Falerno del Massico DOC is part of the Campania region, situated in southern Italy. It is inextricably linked to the greatest wine of Roman times, the seductive and ancient Falerno (also known as Falernum). One legend tells of how Bacchus, Roman god of wine, turned the slopes of Mount Massico into vineyards because of the kindness that Falernus, an old farmer, bestowed on the scruffy-looking mortal version of Bacchus. From that day on, Falerno was praised by classical Roman poets and was the drink of the ancient armies of Rome.

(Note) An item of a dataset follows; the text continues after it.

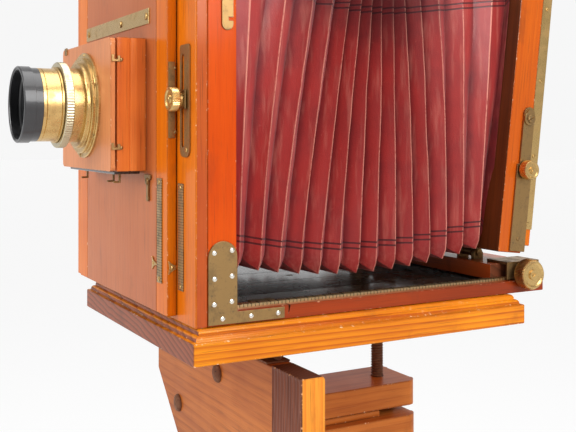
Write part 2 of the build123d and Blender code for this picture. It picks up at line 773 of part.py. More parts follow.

In days gone by, its alcoholic strength was so immense that it was often diluted – although due to its high quality, connoisseurs would leave it in its natural form. According to the philosopher Pliny the Elder, if a good-quality Falerno was held near a naked flame it would catch fire. Most of the ancient wines were predominantly white, produced from Aminea Gemina, now known as Greco. Today the modern versions can be both bianco (white, usually the fragrant and prestigious Falangina) and rosso (red, predominantly made from Aglianico and Piedirosso with the occasional addition of Primitivo and Barbera). Piedirosso, locally known as Per’e Palummo or Palombina, takes its name from the gnarled red bases of the vines, conjuring up an image of the red feet of a native dove. There is also a Falerno del Massico Primitivo which must be made from 85% of this varietal.
The vineyards are found in the hilly territory of the communes of Sessa Aufrunca, Cellole, Mondragone, Falciano del Massico and Carinola, in the province of Caserta. The vines enjoy an excellent level of exposure, enriched by the well-drained, tufa-rich volcanic soils on which they thrive. Their close proximity to the sea, while enjoying a hillside elevation, means the grapes are kept healthy by the cool air currents and can mature perfectly.
Over the centuries this wine has been through various stages of decline, but has never lost its legendary status. However, producers recognized an improvement in quality was needed, and the wine was finally granted its DOC classification in 1989. It remains one of Campania’s shining stars.